LOG_FILE="/var/tmp/temperature/${BMC_IP}-sensor_ipmi_data.log"
CACHE_FILE="/var/tmp/temperature/${BMC_IP}-temperature_cache.tmp"
# Start an infinite loop to continuously monitor sensor data.
while true
do
# Use ipmitool to get the sensor list.
# -I lanplus: Uses the LANPlus interface.
# -U MyUser -P MyPassword: Specifies the BMC Administrator permission username and password.
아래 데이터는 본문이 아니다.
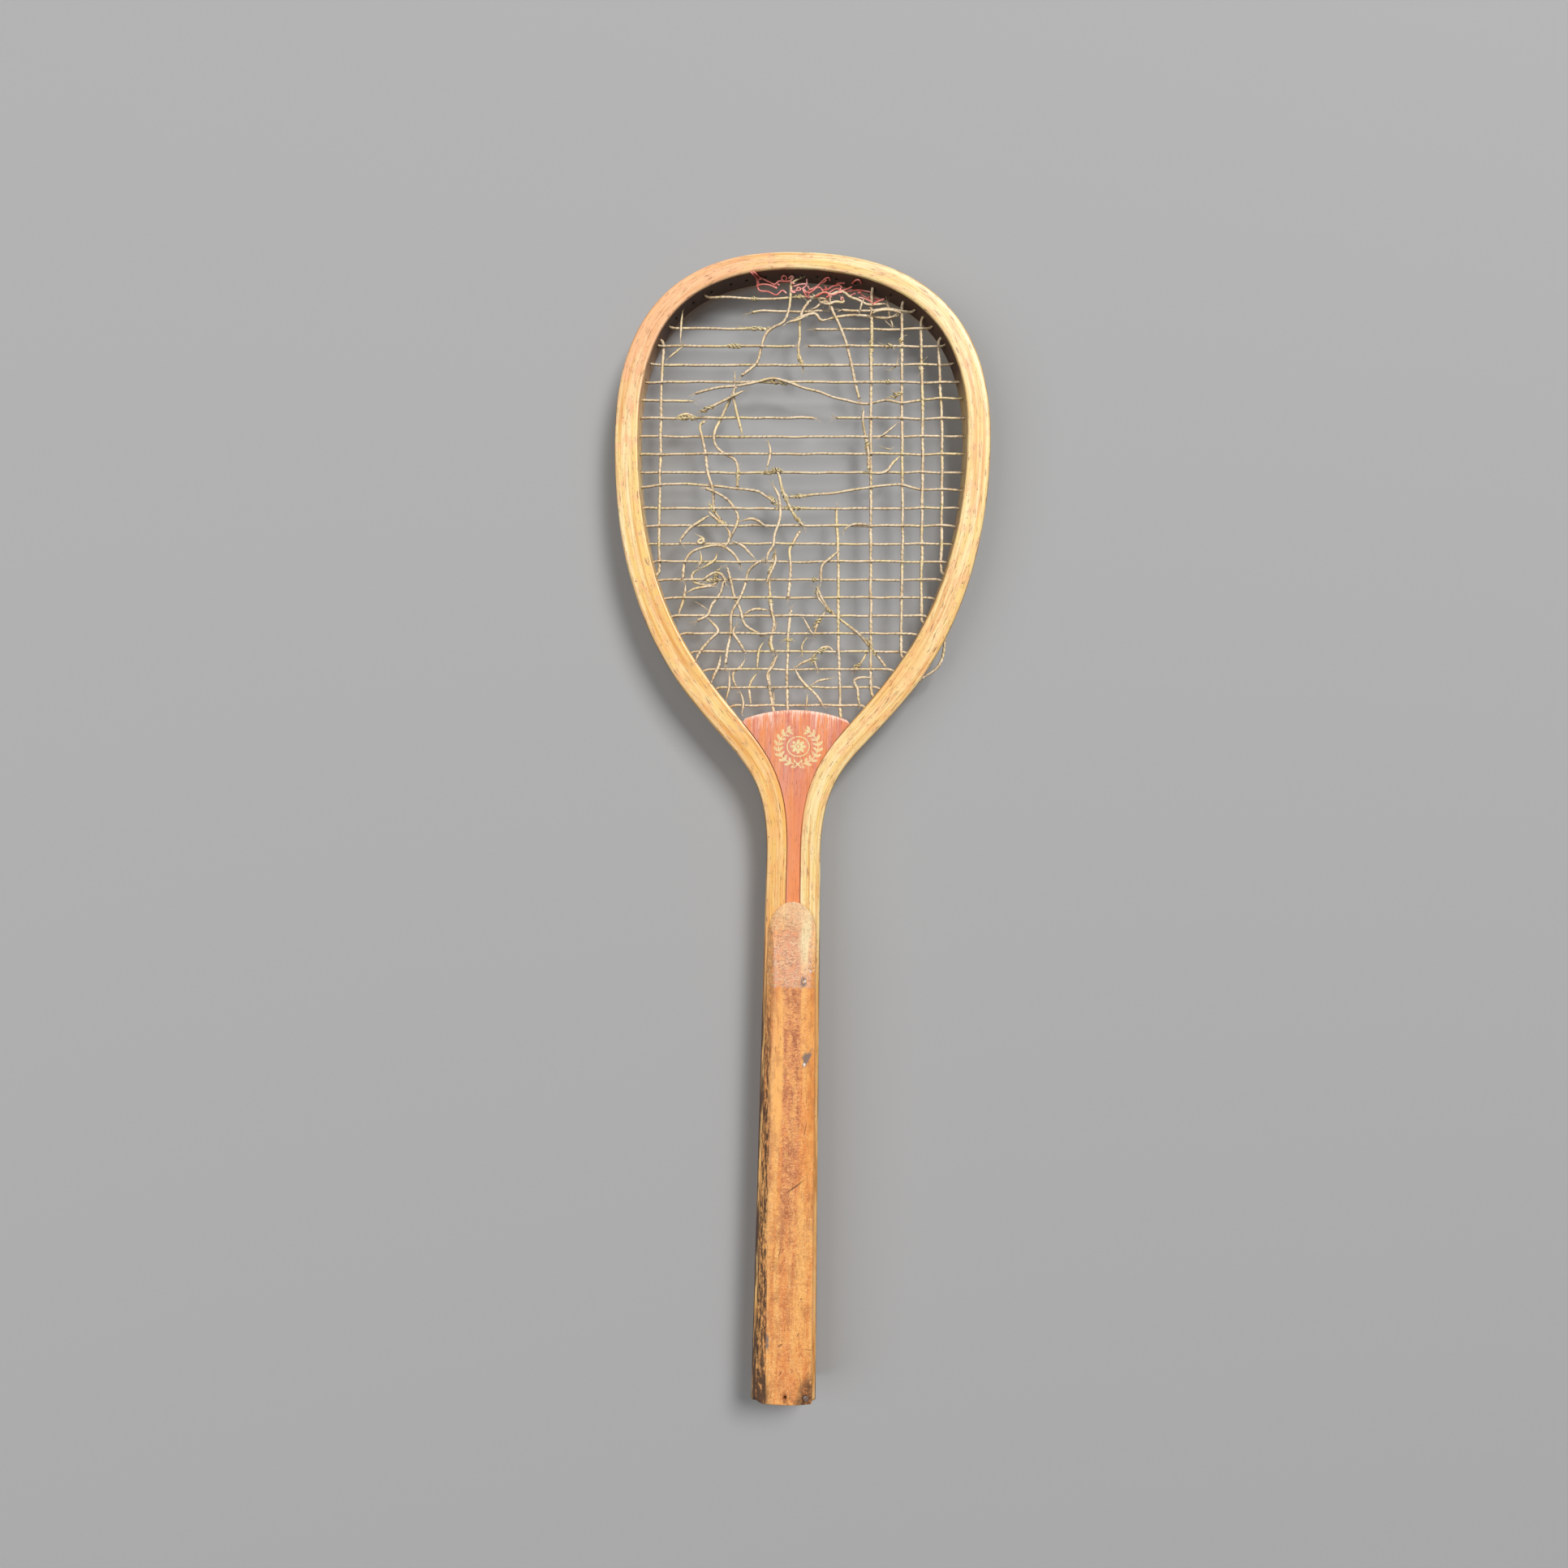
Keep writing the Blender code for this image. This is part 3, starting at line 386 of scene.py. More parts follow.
def makeWornWood(name, front):
    look = handleLook
    finish = Finish(name, look["wood"], 0.5, coatRoughness=0.3)
    place = finish.place()
    x, y = finish.part(place, 0) - racketShift.x, finish.part(place, 1) - racketShift.y
    z = finish.part(place, 2) - racketShift.z
    if not front:
        x, z = x * -1.0, z * -1.0
    broad = finish.noise(finish.stretched(place, (260, 14, 200), (0, 0, 4)), 1.0, 4, 0.6, 0.4)
    fine = finish.noise(finish.stretched(place, (1300, 30, 700)), 1.0, 6, 0.72)
    pores = finish.noise(finish.stretched(place, (1900, 120, 1500)), 1.0, 3, 0.5)
    clouds = finish.noise(finish.stretched(place, (210, 95, 150)), 1.0, 5, 0.68)
    specks = finish.noise(finish.stretched(place, (1100, 900, 1000)), 1.0, 2, 0.5)
    blots = finish.noise(finish.stretched(place, (300, 210, 300)), 1.0, 5, 0.7)
    wrinkles = finish.noise(finish.stretched(place, (430, 840, 430)), 1.0, 5, 0.7, 0.8)
    drift = x + (broad - 0.5) * 0.0035 + (fine - 0.5) * 0.0022
    colour = finish.mix(broad.band(0.38, 0.60), look["wood"], look["pale"])
    colour = finish.mix(fine.band(0.50, 0.64) * 0.55, colour, look["orange"])
    # a reddish stain down the middle, mottled with brown, and a pale worn strip on its left
    redBand = drift.band(look["redBand"][0] - 0.0006, look["redBand"][0] + 0.0006)
    redBand = redBand * (1 - drift.band(look["redBand"][1] - 0.0012, look["redBand"][1] + 0.0014))
    stained = redBand * (y.band(0.060, 0.150) * 0.65 + 0.2)
    colour = finish.mix(stained * (0.55 + clouds.band(0.35, 0.6) * 0.45), colour, look["red"])
    mottled = (0.30 + stained * 0.75) * (1 - y.band(0.246, 0.252) * 0.85)
    colour = finish.mix((mottled * clouds.band(0.47, 0.66) * 0.75).clamped(), colour, look["brown"])
    bare = 1 - y.band(0.244, 0.249)
    colour = finish.mix((mottled * wrinkles.band(0.50, 0.60) * 0.82).clamped(), colour, look["brown"])
    colour = finish.mix(bare * (1 - wrinkles.band(0.38, 0.46)) * 0.60, colour, look["pale"])
    ticks = finish.noise(finish.stretched(place, (900, 1500, 500), (3, 3, 0)), 1.0, 4, 0.7, 0.6)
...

# -H <%BMC_IP_Address%>: Specifies the IP address of the BMC.
# IMPORTANT: Replace 'MyUser', 'MyPassword', and '<%BMC_IP_Address%>' with your actual values.
ipmitool -I lanplus -U $IPMI_USERNAME -P $IPMI_PASSWORD -H $BMC_IP sensor list \
| tr '|' , \
| xargs -I{} echo "$(date '+%F %T'),{}" \
| awk -F' *,? *' '{print $1" "$2","$3","$4}' > "$CACHE_FILE"
# Filter lines from temperature_cache.file that do not contain '0x' or 'na'.
# -v: Inverts the match, printing lines that DO NOT match.
# -e ',0x' -e ',na': Patterns to exclude (values starting with '0x' or 'na' values).
# >>: Appends the filtered data to the defined log file.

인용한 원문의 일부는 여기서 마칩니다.